» **Task goal**: Take the records below from their first line to the line with "limb_girth = 10.0", and restate those lines word for word.

[Input records start]

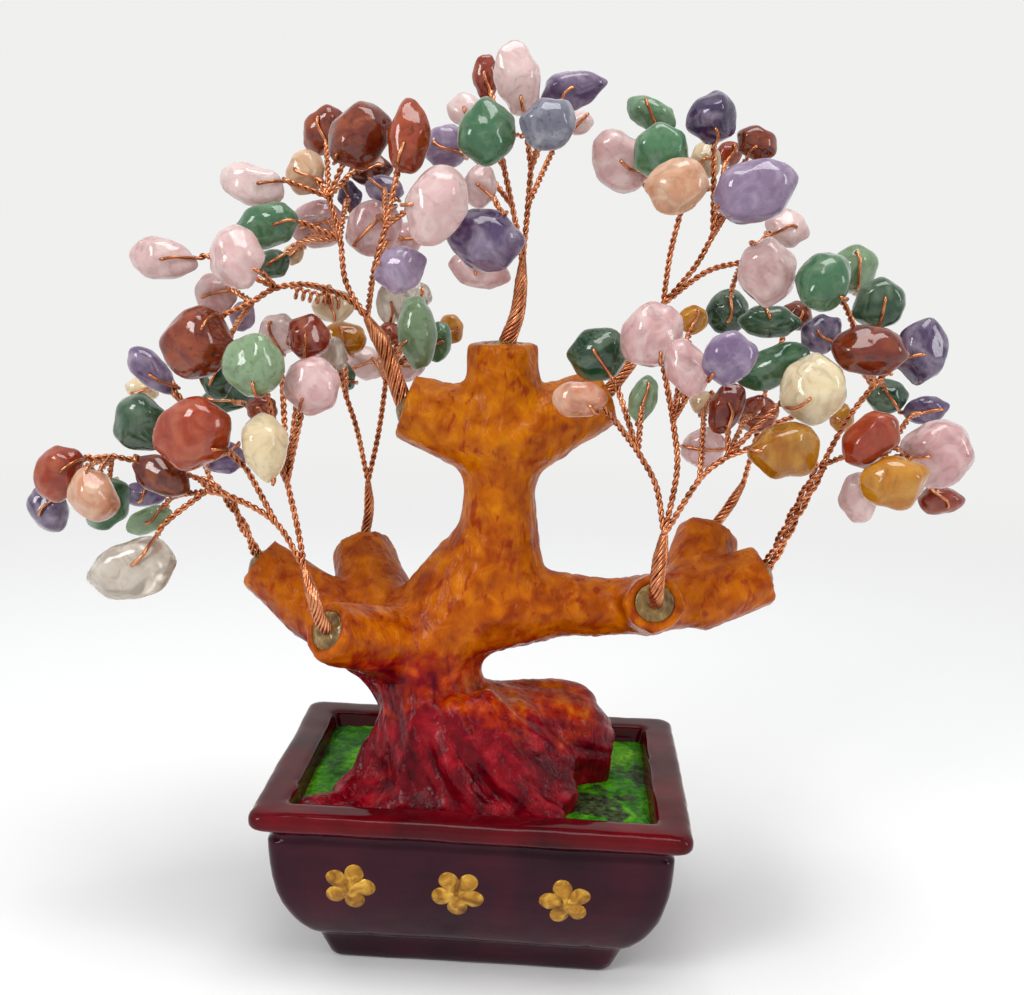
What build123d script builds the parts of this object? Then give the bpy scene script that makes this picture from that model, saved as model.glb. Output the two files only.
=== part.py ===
from build123d import *
from math import cos, radians, sin
import os

os.makedirs("parts", exist_ok=True)

# A gemstone tree in a small planter. The origin is under the middle of the planter's foot,
# +Z up, with the front of the planter towards -Y. All lengths are in millimetres.

# Planter: outer sizes, wall and rim
planter_width = 84.0
planter_depth = 60.0
planter_height = 36.5
planter_corner = 2.6
rim_border = 6.5
rim_band = 3.8
rim_round = 1.1
cavity_corner = 1.6
corner_steps = 3
body_inset = 3.1
belly_sweep = 6.4
belly_height = 24.5
foot_top_inset = 10.8
foot_bottom_inset = 13.2
foot_height = 7.0
foot_edge = 0.8
foot_groove = 0.5
planter_floor = 5.0
cavity_taper = 7.0

# Planting bed: how far it lies below the rim
bed_drop = 3.4

# Wires and stones
wire_thickness = 0.62
pair_thickness = 1.25
bore_of_socket = 7.4
depth_of_socket = 6.0
socket_sides = 16
glue_dome = 1.2
thin_bundle = 2.2
bundle = 3.0
thick_bundle = 3.8
overrun = 2.0

# Crown: how far the stones reach in front of and behind the trunk
crown_reach = 40.0

# Trunk: the units of its limbs' depth and girth
limb_reach = 20.0
limb_girth = 10.0

# The viewpoint from which places are read: a point on the object is given by its pixel
# across and down in a picture 1024 wide and 995 high, and by its depth back from the origin.
# The middle of the planting bed lies at the bed pixels, this far in front of the viewpoint.
view_distance = 260.4
view_turn = -2.4
view_tilt = 12.0
view_roll = 2.11
view_pixels = 1250
middle_across_pixels = 512
middle_down_pixels = 497.5
bed_across_pixels = 480.4
bed_down_pixels = 776.1

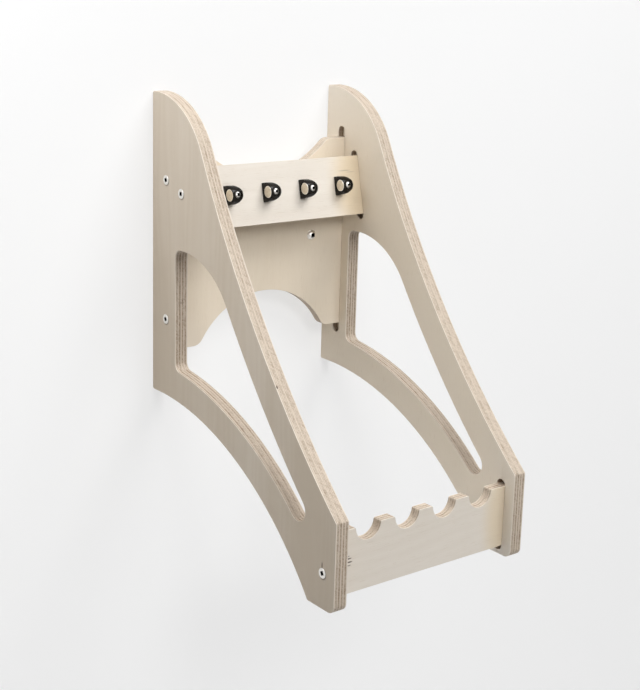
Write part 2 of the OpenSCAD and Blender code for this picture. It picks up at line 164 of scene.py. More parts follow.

[Input records end]

» **Solution to this problem**:
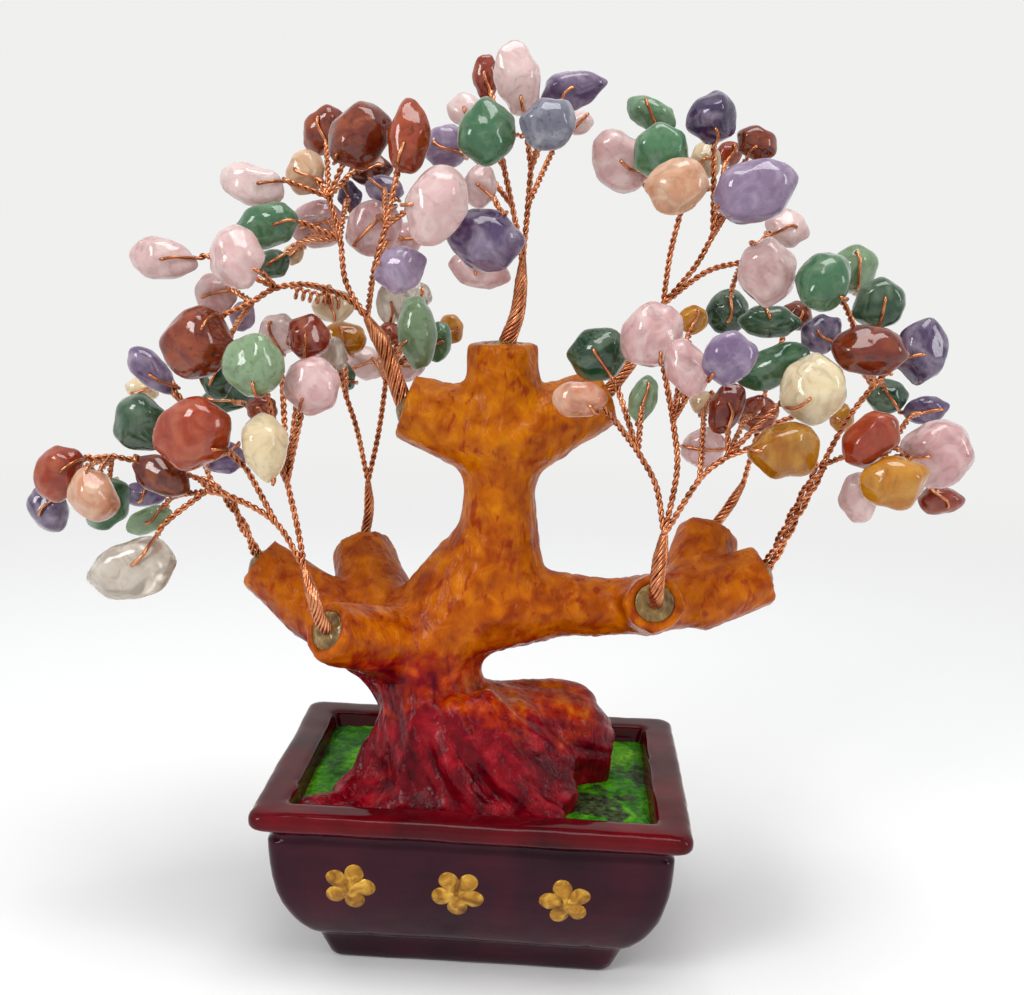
What build123d script builds the parts of this object? Then give the bpy scene script that makes this picture from that model, saved as model.glb. Output the two files only.
=== part.py ===
from build123d import *
from math import cos, radians, sin
import os

os.makedirs("parts", exist_ok=True)

# A gemstone tree in a small planter. The origin is under the middle of the planter's foot,
# +Z up, with the front of the planter towards -Y. All lengths are in millimetres.

# Planter: outer sizes, wall and rim
planter_width = 84.0
planter_depth = 60.0
planter_height = 36.5
planter_corner = 2.6
rim_border = 6.5
rim_band = 3.8
rim_round = 1.1
cavity_corner = 1.6
corner_steps = 3
body_inset = 3.1
belly_sweep = 6.4
belly_height = 24.5
foot_top_inset = 10.8
foot_bottom_inset = 13.2
foot_height = 7.0
foot_edge = 0.8
foot_groove = 0.5
planter_floor = 5.0
cavity_taper = 7.0

# Planting bed: how far it lies below the rim
bed_drop = 3.4

# Wires and stones
wire_thickness = 0.62
pair_thickness = 1.25
bore_of_socket = 7.4
depth_of_socket = 6.0
socket_sides = 16
glue_dome = 1.2
thin_bundle = 2.2
bundle = 3.0
thick_bundle = 3.8
overrun = 2.0

# Crown: how far the stones reach in front of and behind the trunk
crown_reach = 40.0

# Trunk: the units of its limbs' depth and girth
limb_reach = 20.0
limb_girth = 10.0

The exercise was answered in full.